Blogger Jeremy Young on 7/01/2008 1:00 PM:

You're most welcome -- unfortunately, I think the real Bob Barr is a supporter of the death penalty...

 

Blogger cardinal_wolsey on 7/01/2008 5:06 PM:

Awesome. Is it to late to run for President?

 

Blogger Jeremy Young on 7/01/2008 5:25 PM:

Probably, since you're both a churchman and a Brit, and also dead. However, you could audition for debate moderator, since Mr. Lehrer appears to be indisposed.

 

Anonymous Ralph Luker on 7/01/2008 11:30 PM:

Nothing bars a churchman from the presidency.

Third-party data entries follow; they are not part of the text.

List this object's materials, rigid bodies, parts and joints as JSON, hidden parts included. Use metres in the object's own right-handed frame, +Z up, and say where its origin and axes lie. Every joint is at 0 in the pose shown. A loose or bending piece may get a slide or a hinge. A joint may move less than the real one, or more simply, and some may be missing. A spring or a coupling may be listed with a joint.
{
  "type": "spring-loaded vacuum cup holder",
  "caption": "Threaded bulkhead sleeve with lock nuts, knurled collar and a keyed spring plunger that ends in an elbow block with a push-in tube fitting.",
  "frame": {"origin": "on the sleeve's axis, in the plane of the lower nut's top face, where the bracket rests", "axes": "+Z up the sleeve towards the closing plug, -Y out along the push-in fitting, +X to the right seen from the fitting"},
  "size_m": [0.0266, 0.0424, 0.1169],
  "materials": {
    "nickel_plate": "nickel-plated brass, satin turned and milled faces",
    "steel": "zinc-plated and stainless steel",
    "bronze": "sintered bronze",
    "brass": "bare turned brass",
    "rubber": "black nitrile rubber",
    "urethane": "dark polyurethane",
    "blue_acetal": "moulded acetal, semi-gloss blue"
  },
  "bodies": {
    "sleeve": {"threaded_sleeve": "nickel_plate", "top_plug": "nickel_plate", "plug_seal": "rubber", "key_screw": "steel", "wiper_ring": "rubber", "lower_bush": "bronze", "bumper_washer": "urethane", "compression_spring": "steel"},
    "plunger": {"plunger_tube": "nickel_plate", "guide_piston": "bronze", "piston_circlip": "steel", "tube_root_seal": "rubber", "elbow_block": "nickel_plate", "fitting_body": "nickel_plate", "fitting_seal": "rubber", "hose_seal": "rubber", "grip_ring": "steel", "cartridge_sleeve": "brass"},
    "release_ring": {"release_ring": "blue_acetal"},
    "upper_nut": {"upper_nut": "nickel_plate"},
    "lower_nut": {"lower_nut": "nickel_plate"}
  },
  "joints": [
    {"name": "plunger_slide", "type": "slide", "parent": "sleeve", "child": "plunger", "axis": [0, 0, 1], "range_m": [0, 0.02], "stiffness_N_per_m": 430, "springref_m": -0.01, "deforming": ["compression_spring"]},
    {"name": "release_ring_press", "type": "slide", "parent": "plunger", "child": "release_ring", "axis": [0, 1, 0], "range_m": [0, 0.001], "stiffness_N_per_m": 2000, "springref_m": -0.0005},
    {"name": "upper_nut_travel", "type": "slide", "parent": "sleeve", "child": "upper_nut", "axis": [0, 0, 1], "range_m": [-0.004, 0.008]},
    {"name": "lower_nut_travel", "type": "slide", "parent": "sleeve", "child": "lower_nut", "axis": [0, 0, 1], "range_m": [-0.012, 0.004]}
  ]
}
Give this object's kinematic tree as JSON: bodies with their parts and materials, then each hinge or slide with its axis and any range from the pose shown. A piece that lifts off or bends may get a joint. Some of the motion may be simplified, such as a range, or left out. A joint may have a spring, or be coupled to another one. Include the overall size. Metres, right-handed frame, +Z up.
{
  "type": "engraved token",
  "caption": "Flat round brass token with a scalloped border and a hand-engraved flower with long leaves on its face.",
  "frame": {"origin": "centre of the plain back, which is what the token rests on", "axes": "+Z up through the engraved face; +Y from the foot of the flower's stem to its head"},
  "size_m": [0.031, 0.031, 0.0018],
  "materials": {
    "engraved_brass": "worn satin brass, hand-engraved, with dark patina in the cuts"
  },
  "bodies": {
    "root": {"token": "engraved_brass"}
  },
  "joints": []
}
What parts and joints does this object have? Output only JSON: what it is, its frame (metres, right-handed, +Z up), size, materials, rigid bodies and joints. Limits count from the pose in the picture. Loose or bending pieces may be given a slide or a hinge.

The other things are a problem.

 

Blogger Jeremy Young on 7/02/2008 12:08 AM:

Nothing in American law does, but the Vatican's 1980 prohibition against priests holding public office, aimed at ousting Father Robert Drinan from Congress, still bans men of the Catholic cloth from running for President.

 

Blogger cardinal_wolsey on 7/02/2008 3:29 PM:

Oh well. I was only considering running in order to take part in the History Carnival presidential debate.

Perchance a future Carnivalesque (Early Modern edition) might feature a debate between papal candidates, featuring myself in return for a large fee or grant of lands.